- O Estado de S. Paulo
Quem for marcado com a cruz escarlate da Lava Jato terá o destino traçado
Quem tem mais de duas décadas cobrindo escândalos políticos de diferentes matizes político-ideológicos e magnitudes sabe reconhecer aquele momento em que surge um fato que torna impossível uma composição de interesses que permita abafar tudo e seguir adiante sem nenhuma alteração no status quo vigente.
Desde a redemocratização, isso ficou claro em eventos cruciais, como o impeachment de Fernando Collor – que ganhou impulso com as revelações do irmão Pedro e virou fato consumado com as do motorista Eriberto – e o mensalão.
Mas também foi assim em casos de menor alcance, como o da violação do painel de votações do Senado por Antonio Carlos Magalhães e a primeira queda de Antonio Palocci, em 2006, por frequentar a chamada “casa do lobby”.
ACM era, em 2001, o todo-poderoso do Congresso. Nessa condição, achou que sairia ileso se encomendasse a funcionários do Prodasen do Senado a lista de como votariam os senadores na cassação de Luiz Estevão. E sairia, não fosse o depoimento, na época, da então chefe da empreitada, a funcionária pública Regina Célia, que entregou o esquema e forçou o cacique a renunciar para não ser cassado.
Palocci também era o ministro forte de Lula quando um jardineiro, Francenildo, disse que ele era frequentador assíduo de uma casa onde rolava não só lobby como prostituição, em Brasília. Tentou esmagar o delator apontando que ele recebera para denunciá-lo. Para isso, usou o peso do cargo que ocupava e violou o sigilo bancário do caseiro na Caixa Econômica Federal. O tiro saiu pela culatra, e Palocci teve de pedir sua primeira demissão. Levaria ainda dez anos para ir parar atrás das grades, por outras traficâncias.
No mensalão, Marcio Thomaz Bastos achou que resolveria a parada com a tese de que tudo não passara de caixa 2. Não colou, e o divisor de águas foi o depoimento de Duda Mendonça na CPI dos Correios. A CPI virou indiciamento, que virou denúncia, que virou ação penal, que deu em condenações de pesos pesados da política, do sistema financeiro e adjacências.

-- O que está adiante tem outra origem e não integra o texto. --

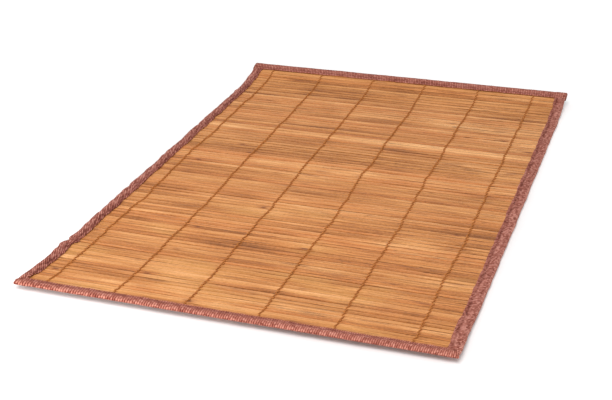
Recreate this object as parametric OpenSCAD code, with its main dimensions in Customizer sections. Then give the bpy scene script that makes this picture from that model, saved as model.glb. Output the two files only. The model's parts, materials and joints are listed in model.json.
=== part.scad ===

Quando o STF começou a julgar o caso, depois de sete longos anos, o mesmo Thomaz Bastos garantiu a clientes, jornalistas e políticos que ninguém seria condenado. Mas de novo ali houve um “turning point” histórico: a divulgação de conversas entre ministros da corte mostrando que eles discutiam votos. Os olhos postos da opinião pública sobre o maior julgamento político-penal até então impediram que eles “amaciassem” para José Dirceu, como Ricardo Lewandowski confidenciou que era o plano.
Corte no tempo para a Lava Jato. A maior operação de desmonte de um esquema criminoso no Brasil já dura quase três anos, levou à prisão alguns dos principais políticos, dirigentes de estatais e partidos, empresários, executivos e publicitários do País. Motivou, juntamente com a debacle econômica, o impeachment de mais um presidente, Dilma Rousseff.
No petrolão, não há um só “evento incitante”, como se chama em roteiro aquele momento que muda o curso da história. Suas dezenas de delatores, a extensão e a implicação de praticamente todas as forças políticas do País é que tornam impossível que prospere qualquer operação-abafa.
Pode-se urdir teses jurídicas como a de que é preciso separar o “joio” (quem enriqueceu de forma ilícita) do “trigo” (o caixa 2 inocente), propor projetos de lei para blindar este ou aquele, conspirar em bunkers nas madrugadas de Brasília que o final está dado. Quem for marcado com a cruz escarlate da Lava Jato será carne queimada. Morto ou “só” mutilado, com pena elevada ou prestando serviços à comunidade, o destino político (e empresarial, do outro lado) estará traçado.